In the opinion piece, “How to End America’s Addition to Oil,” Woolsey plants the seed of urgency by reminding us that oil is now solidly above $80 per barrel, moving consistently higher over the last five quarters. “If oil reaches $125 a barrel again…then approximately half the wealth in the world…will be controlled by OPEC nations,” he says. He has been sounding the alarm for years, as have others, about the issues of oil dependence.
In testimony in front of the Senate Foreign Relations given in 2005, Woolsey stressed that changes in Middle East power could easily cut us off at the knees, and that our petroleum infrastructure is vulnerable to terrorists. We don’t have control over supply or stability of oil. And oil wealth allows dictators to control their people as well. Woolsey notes in the Wall Street piece that eight of the top nine oil exporters are dictatorships or autocrats (all except Norway).
The spread of Wahhabi doctrine plays a major role in Middle Eastern terrorist groups, who are fanatically hostile to Christians, Jews, Shi’ites, women, modern culture, etc. He emphasized this point in the Senate testimony and in other speeches and articles. In a 2007 interview, he said that Saudi Arabia made $160 billion in 2005 from oil, and they gave several billion to Wahhabis across the Islamic world. So in essence, as the major oil consumer, we are paying for and helping support enemies. (The Futurist. “Ending the Oil Era”. July-August 2007).
Clean renewable energy is important to different people for different reasons. For some, like Woolsey, green energy means that we are actively moving in the right direction for national security, lessening dependence on volatile or hostile producers. For others, supporting green energy means that the US can develop new jobs, new industries and a stronger economy. For those concerned about peak oil, green energy means moving beyond the eventual fading of fossil fuels to more renewable and sustainable sources. And yet for others, shifting to renewable energy is important because it helps clean up the environment and assuage concerns over climate change. In fact, it doesn’t matter if you support one — or all the reasons. They are all valid reasons, and taken together, vital.

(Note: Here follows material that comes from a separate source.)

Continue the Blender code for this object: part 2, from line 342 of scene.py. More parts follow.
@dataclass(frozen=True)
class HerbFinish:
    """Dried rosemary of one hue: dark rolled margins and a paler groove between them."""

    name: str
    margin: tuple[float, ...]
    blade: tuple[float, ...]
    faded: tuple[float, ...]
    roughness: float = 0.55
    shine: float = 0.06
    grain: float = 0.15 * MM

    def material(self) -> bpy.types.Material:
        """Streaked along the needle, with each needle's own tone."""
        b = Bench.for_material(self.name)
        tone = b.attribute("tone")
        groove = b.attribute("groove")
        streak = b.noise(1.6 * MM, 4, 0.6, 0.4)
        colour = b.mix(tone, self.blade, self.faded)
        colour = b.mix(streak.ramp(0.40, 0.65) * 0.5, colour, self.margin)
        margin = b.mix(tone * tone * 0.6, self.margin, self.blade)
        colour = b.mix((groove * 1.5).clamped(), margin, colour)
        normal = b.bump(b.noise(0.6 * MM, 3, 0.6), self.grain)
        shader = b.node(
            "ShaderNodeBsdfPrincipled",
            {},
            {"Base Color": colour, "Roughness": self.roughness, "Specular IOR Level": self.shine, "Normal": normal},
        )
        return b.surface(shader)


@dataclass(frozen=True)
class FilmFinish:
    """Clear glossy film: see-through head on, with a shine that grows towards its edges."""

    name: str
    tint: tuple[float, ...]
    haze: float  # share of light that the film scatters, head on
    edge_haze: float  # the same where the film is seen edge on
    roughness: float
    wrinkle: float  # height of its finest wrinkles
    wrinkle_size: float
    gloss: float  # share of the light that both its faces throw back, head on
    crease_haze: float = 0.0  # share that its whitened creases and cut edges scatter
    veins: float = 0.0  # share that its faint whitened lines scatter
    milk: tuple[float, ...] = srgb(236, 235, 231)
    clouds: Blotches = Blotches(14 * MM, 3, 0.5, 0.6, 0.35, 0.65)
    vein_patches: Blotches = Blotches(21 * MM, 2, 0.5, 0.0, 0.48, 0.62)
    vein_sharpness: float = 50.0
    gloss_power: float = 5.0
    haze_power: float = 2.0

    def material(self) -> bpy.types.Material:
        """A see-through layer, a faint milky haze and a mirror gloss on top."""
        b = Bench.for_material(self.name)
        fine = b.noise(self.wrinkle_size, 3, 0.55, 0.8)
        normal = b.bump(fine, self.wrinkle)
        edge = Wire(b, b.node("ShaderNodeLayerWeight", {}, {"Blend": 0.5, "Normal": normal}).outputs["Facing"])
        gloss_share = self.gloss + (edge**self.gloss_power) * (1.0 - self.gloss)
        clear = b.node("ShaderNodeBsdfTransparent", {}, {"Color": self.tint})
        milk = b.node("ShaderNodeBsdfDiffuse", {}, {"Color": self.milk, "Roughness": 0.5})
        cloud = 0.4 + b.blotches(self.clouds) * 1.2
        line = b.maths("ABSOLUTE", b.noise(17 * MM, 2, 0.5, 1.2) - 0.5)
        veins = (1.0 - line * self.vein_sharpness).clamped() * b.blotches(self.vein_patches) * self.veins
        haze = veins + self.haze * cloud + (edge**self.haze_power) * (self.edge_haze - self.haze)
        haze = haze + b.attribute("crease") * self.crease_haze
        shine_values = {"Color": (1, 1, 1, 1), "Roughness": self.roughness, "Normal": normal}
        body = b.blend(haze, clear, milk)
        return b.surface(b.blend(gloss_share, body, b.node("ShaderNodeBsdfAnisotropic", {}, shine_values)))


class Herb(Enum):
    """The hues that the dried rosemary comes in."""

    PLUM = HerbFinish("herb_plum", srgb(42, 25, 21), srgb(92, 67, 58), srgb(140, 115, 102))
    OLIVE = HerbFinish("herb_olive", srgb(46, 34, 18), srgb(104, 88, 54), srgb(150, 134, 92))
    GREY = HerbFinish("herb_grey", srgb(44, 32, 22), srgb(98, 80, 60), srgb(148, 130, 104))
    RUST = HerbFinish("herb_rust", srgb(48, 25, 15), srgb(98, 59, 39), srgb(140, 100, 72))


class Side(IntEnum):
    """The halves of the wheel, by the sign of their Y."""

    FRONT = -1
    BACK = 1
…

While our oil has peaked and there is not enough to sustain our demand long-term with no change to our habits or policy, we do have natural gas resources. Woolsey supports T. Boone Picken’s recommendations to use natural gas for fleet vehicles and trucking.
Natural Gas and Pickens
I attended a Pickens seminar a few months back in which he was discussing his plans for natural gas and efforts in D.C. Pickens, like Woolsey, focuses on
national security and his concern about giving away wealth and power to OPEC. His efforts right now are on converting the eight million 18 wheeler trucks in the U.S. to natural gas. He points out that they cannot be moved by battery power — or even ethanol. If we require that these trucks switch to natural gas, we can cut our OPEC imports in half, he says.
He was in D.C. to discuss Senate bill 1408 and House bill 1835 (addressing this issue), and said he hopes it may pass by Memorial Day. In his down-home way, he also said (referring to the U.S. having no energy plan), “A fool with a plan beats a genius with no plan any day”.

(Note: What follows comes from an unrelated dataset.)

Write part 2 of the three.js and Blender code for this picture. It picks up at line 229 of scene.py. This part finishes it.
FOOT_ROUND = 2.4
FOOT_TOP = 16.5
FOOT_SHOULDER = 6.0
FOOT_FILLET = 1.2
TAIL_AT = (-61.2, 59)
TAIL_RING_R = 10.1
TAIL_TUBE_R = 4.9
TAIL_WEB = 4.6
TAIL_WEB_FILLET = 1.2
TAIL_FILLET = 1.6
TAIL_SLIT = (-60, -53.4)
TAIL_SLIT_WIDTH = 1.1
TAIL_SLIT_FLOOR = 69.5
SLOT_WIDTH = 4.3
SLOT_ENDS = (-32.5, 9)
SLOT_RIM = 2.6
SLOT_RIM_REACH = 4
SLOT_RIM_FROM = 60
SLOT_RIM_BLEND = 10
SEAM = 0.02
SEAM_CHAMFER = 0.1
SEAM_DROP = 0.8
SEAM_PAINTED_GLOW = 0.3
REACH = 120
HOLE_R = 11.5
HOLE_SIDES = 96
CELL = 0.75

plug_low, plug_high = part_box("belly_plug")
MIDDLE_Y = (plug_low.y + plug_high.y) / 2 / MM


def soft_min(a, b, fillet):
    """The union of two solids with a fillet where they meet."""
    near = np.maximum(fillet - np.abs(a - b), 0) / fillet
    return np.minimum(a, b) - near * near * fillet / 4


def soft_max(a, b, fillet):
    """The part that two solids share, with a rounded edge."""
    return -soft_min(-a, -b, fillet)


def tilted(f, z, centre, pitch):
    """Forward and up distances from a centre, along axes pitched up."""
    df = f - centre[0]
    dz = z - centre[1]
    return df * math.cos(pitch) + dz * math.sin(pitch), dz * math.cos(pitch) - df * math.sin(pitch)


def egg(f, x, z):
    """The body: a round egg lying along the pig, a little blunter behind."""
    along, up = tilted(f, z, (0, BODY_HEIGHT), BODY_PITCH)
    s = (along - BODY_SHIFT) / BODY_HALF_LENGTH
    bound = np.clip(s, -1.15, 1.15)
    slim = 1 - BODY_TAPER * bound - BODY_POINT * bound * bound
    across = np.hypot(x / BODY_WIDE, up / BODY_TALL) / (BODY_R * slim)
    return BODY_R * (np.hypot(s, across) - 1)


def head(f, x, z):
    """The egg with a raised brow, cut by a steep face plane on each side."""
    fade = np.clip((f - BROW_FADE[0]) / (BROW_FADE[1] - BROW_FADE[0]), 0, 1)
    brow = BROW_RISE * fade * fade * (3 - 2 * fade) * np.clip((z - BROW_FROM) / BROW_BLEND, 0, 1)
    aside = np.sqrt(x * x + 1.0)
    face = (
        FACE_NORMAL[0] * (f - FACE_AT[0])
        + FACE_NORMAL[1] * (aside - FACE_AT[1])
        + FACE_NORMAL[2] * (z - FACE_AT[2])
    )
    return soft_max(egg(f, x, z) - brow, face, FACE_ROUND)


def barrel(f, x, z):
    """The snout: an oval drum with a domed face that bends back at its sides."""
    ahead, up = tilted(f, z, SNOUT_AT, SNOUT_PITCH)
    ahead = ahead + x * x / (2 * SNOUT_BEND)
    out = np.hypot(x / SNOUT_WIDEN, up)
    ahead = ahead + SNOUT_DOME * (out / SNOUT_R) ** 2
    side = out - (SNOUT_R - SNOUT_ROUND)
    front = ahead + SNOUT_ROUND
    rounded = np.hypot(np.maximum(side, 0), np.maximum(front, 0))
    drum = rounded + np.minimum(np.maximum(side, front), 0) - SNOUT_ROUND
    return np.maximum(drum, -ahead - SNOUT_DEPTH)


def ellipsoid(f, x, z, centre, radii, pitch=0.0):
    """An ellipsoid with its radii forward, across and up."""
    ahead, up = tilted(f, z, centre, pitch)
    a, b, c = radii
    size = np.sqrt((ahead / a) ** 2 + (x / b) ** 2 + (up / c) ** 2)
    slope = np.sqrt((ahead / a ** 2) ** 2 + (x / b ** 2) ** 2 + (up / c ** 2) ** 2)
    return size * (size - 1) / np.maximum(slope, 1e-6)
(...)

The U.S. has failed in implementing any national energy policy or plan – a disaster that not only strengthens OPEC but weakens us. The U.S. is late to the renewable game, and we have a long way to go. China is spending and investing $12 million dollars an hour on clean energy, says John Podesta, President of the Center for American Progress. The current U.S. administration has committed some $400 million to remake a multi-trillion dollar landscape.
Woolsey and many others have for many years pointed out the problems. But in order to shift away from oil, there has to be a strong plan and support. “Drill, baby, drill” doesn’t cut it. Even if we turn to unconventional oil sources (tar sands in Canada, shale in the West, etc.), the high cost of production is a disadvantage.
OPEC, who has low costs and large reserves, may simply drop prices or increase production to undermine competitors. We can’t simply drill our way out of the oil problem long-term.
Paul Roberts wrote in his book, The End of Oil, “…American policymakers are too paralyzed to act, terrified that to change the U.S. energy patterns would threaten the nation’s economy and geopolitical status – not to mention outrage voters… The energy superpower has not only surrendered its once-awesome edge…but made it less and less likely that an effective solution…will be deployed in time.” (Paul Roberts. The End of Oil. Houghton Mifflin, 2004.)
Woolsey’s Suggestions for Immediate Energy Action
Back to Woolsey and his opinion piece – his immediate suggestions are:
1) Use new electronic modifications for internal combustion for better energy efficiency
2) Follow T. Boone Pickens’ suggestion of shifting fleet vehicles to natural
gas (of which there is an abundance in the U.S.)
3) Force petroleum products to compete with other fuels, like biomass.
4) Require all new vehicles to be “flexible fuel, open standard.”. He points out that Brazil accomplished this in several years.
5) Electrify vehicles as much as possible (electric or hybrid plug-in). He points out that three out of four Americans travel less than 40 miles per day (the current range of our most popular battery packs) until new innovations come along.
Strike a Blow Quickly
Woolsey stressed that we need to move quickly to “strike a major blow at oil
and OPEC’s dominance” and we should adopt a portfolio approach. We need to use what we have and draw on improvements as they become practical. Teddy Roosevelt, Woolsey reminds us, improved competition by breaking up the Standard Oil cartel. He sees a parallel need to break up the OPEC cartel.